• [Exercise instructions]
Return only the lines running from the line with "base, rod = stand_base(), stand_rod()" down to the line with "imported = [obj", both included, exactly as they appear.

===== Provided material

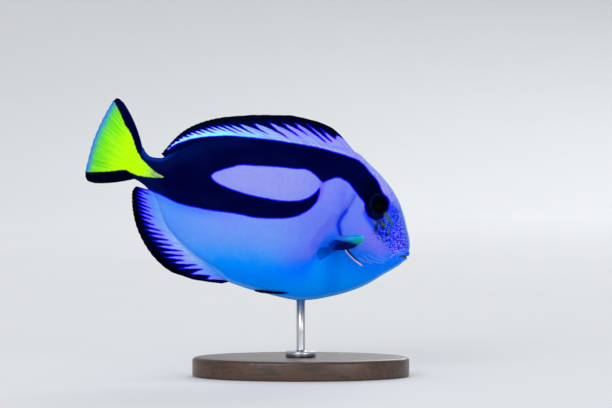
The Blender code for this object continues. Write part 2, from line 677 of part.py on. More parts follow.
def pose_carrier(group):
    """The empty that pitches the fish and sets its belly on the rod's place."""
    contact = Vector((ROD_AT_X, 0, through(BELLY, ROD_AT_X)))
    carrier = bpy.data.objects.new("fish_pose", None)
    group.objects.link(carrier)
    carrier.rotation_euler = (0, PITCH_DOWN, 0)
    turned = carrier.rotation_euler.to_matrix() @ contact
    carrier.location = (Vector((0, 0, BASE_HEIGHT + ROD_LENGTH)) - turned) * MM
    return carrier


def main():
    clear_scene()
    group = bpy.data.collections.new("regal_blue_tang")
    bpy.context.scene.collection.children.link(group)
    carrier = pose_carrier(group)
    pieces = list(make_body().values())
    pieces.append(edge_fin("dorsal_fin", DORSAL_RAYS, BACK, 1, DORSAL_ROWS))
    pieces.append(edge_fin("anal_fin", ANAL_RAYS, BELLY, -1, ANAL_ROWS))
    pieces.append(caudal_fin())
    for side, word in ((1, "left"), (-1, "right")):
        pieces.append(spheroid(f"eye_{word}", *eye_place(side), EYE_RADIUS, EYE_DEPTH, 20, 10))
        pieces.append(pectoral_fin(f"pectoral_fin_{word}", side))
        pieces.append(pelvic_fin(f"pelvic_fin_{word}", side))
        pieces.append(tail_spine(f"tail_spine_{word}", side))
    for piece in pieces:
        settle(piece, group, carrier)
        dress(piece)
    base, rod = stand_base(), stand_rod()
    for piece in (base, rod):
        settle(piece, group)
        dress(piece)
    belly = body_mesh("belly", GAP)
    settle(belly, group, carrier)
    boolean(rod, [belly], "DIFFERENCE")
    keep_largest(rod)


main()
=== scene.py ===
"""The looks of the regal blue tang on its display stand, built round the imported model.

The fish is worked out straight in its own frame, in millimetres: x forward from the mouth,
y to its left, z up. Its points are then curved towards the tail, pitched nose down and
carried to the stand, in metres.
"""

import math

import bpy
import numpy as np
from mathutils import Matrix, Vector


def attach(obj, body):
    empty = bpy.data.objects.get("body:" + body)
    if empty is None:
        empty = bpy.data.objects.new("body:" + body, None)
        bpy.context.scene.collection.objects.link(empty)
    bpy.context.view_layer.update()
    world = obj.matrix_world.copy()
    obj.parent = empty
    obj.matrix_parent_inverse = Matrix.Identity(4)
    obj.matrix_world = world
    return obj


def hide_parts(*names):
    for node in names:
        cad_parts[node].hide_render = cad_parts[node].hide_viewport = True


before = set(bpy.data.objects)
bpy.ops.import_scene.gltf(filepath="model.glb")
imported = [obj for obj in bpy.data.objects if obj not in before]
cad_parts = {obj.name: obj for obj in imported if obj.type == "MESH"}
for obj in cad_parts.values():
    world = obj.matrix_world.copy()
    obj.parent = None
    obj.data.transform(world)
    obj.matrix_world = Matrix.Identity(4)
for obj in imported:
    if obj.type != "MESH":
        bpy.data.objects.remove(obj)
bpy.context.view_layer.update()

MM = 0.001

# Pose and stand, as in the solids
PITCH_DOWN = math.radians(17.8)
BEND_START, BEND_END = -66.0, -150.0
BEND_ANGLE = math.radians(20.0)
BASE_LENGTH, BASE_WIDTH, BASE_HEIGHT, BASE_EDGE = 100.0, 66.0, 9.0, 1.6
ROD_RADIUS, ROD_LENGTH = 2.0, 26.0
FLANGE_RADIUS, FLANGE_HEIGHT, FLANGE_EDGE, ROD_FILLET = 7.0, 2.4, 0.6, 1.0
ROD_AT_X, FOOT_GAP = -40.5, 0.3

# Body lines, close to the solids'
BACK = [
    (-136.0, 7.0), (-131.3, 8.0), (-129.4, 6.3), (-126.5, 5.1), (-122.0, 5.9), (-118.0, 9.4), (-114.0, 13.3),
    (-110.0, 16.8), (-105.0, 20.4), (-100.0, 23.2), (-90.0, 27.2), (-80.0, 29.9), (-70.0, 32.0),
    (-60.0, 33.8), (-50.0, 35.5), (-42.0, 36.4), (-36.5, 35.9), (-30.0, 33.0), (-22.0, 28.8),
    (-16.0, 24.7), (-11.3, 20.3), (-7.3, 15.0), (-3.9, 9.4), (-1.6, 5.4), (-0.4, 2.6), (0.15, -1.0),
]
BELLY = [
    (-136.0, -7.4), (-130.3, -7.2), (-126.5, -8.0), (-122.5, -10.0), (-117.0, -14.8),
    (-113.5, -19.6), (-109.8, -23.8), (-105.0, -27.2), (-98.0, -30.9), (-90.0, -33.8),
    (-82.0, -36.2), (-74.0, -38.9), (-66.0, -39.1), (-58.0, -38.7), (-50.0, -38.2),
    (-43.0, -37.4), (-36.0, -35.0), (-28.0, -30.8), (-20.5, -26.0), (-14.0, -20.6),
    (-8.0, -13.8), (-3.9, -9.3), (-1.7, -6.5), (-0.6, -4.2), (0.15, -1.0),
]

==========

• [Solution to the problem]
    base, rod = stand_base(), stand_rod()
    for piece in (base, rod):
        settle(piece, group)
        dress(piece)
    belly = body_mesh("belly", GAP)
    settle(belly, group, carrier)
    boolean(rod, [belly], "DIFFERENCE")
    keep_largest(rod)


main()
=== scene.py ===
"""The looks of the regal blue tang on its display stand, built round the imported model.

The fish is worked out straight in its own frame, in millimetres: x forward from the mouth,
y to its left, z up. Its points are then curved towards the tail, pitched nose down and
carried to the stand, in metres.
"""

import math

import bpy
import numpy as np
from mathutils import Matrix, Vector


def attach(obj, body):
    empty = bpy.data.objects.get("body:" + body)
    if empty is None:
        empty = bpy.data.objects.new("body:" + body, None)
        bpy.context.scene.collection.objects.link(empty)
    bpy.context.view_layer.update()
    world = obj.matrix_world.copy()
    obj.parent = empty
    obj.matrix_parent_inverse = Matrix.Identity(4)
    obj.matrix_world = world
    return obj


def hide_parts(*names):
    for node in names:
        cad_parts[node].hide_render = cad_parts[node].hide_viewport = True


before = set(bpy.data.objects)
bpy.ops.import_scene.gltf(filepath="model.glb")
imported = [obj for obj in bpy.data.objects if obj not in before]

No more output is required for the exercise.